Referring to the Defense Logistics Agency’s Tailored Logistics Support program for special operations equipment, a veteran defense industry insider said, “Program managers are using TLS to skirt acquisition laws.” He spoke only on the condition that his name not be used due to his continuing work with the Pentagon.

He said tens of millions of dollars spent on gear — like electronic systems that detect radio “emissions from submarines, surface ships, aircraft and land-based radars” — from some of the biggest defense companies should not be bought through the program.

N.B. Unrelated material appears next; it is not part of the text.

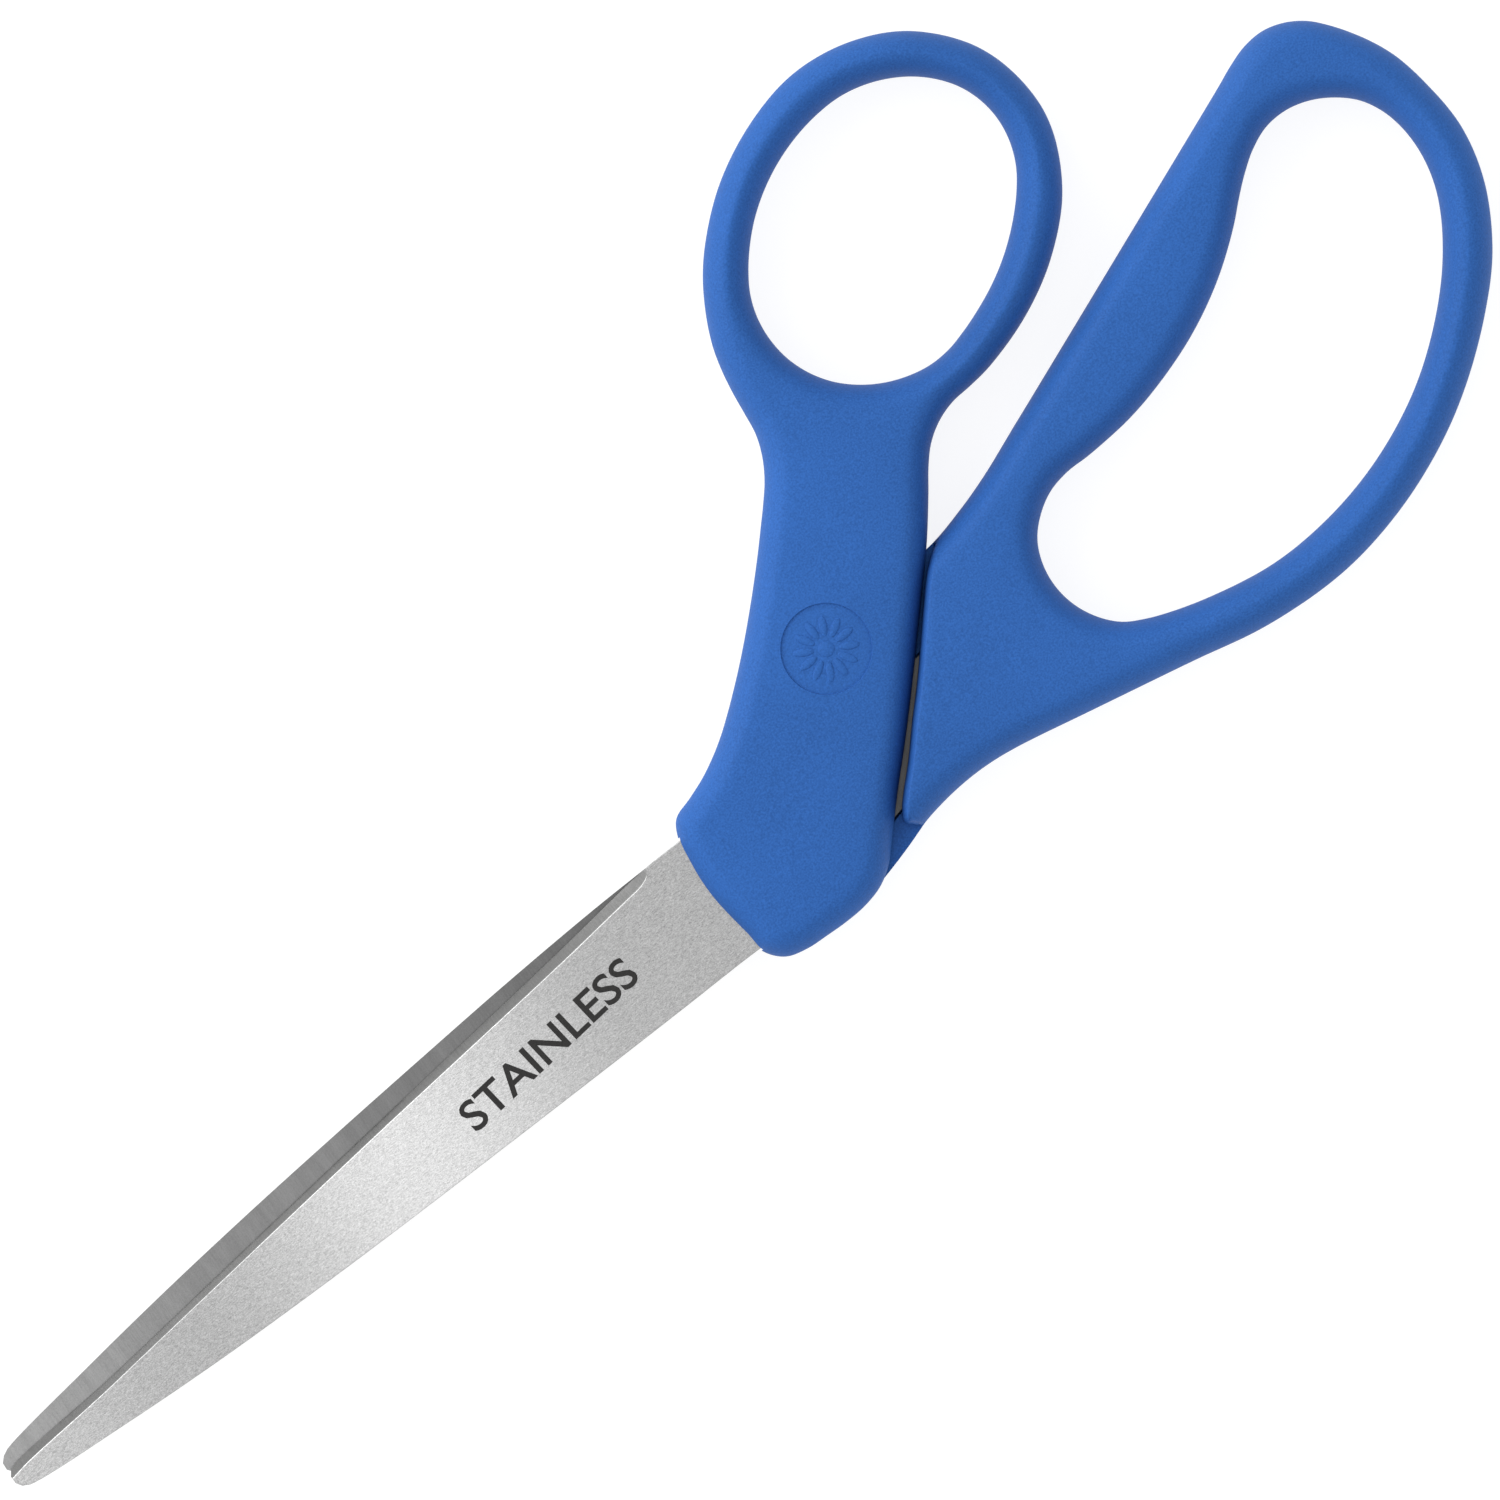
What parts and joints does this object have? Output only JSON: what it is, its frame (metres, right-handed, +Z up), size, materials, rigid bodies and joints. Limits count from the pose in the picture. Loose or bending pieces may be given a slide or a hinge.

Such sophisticated equipment is not generally sold to the public in significant quantities, and therefore is borderline commercial. That’s a problem, as POGO has long highlighted, because the program is supposed to be used for commercial gear. Companies supplying gear deemed to be “commercial items” do not need to provide the government with certified cost and pricing data to ensure the prices being charged to taxpayers are fair and reasonable.

Yet the definition of what can qualify as commercial items has been elastic, excluding only some of the most obviously non-commercial gear like tanks, fighter jets, and aircraft carriers. In many cases, vital equipment and parts almost exclusively used inside of those weapon systems is deemed commercial, even though there may not be any actual substantial commercial market for these goods. And over the life span of those weapon systems, big money is spent replacing those parts, which can add up to even bigger bills than necessary when there are insufficient protections for taxpayers. In several striking cases, the Air Force “inappropriately” sought to buy C-130J transport planes, refueling tankers, and simulators for F-16 jet fighters as commercial items, according to a 2006 Government Accountability Office report.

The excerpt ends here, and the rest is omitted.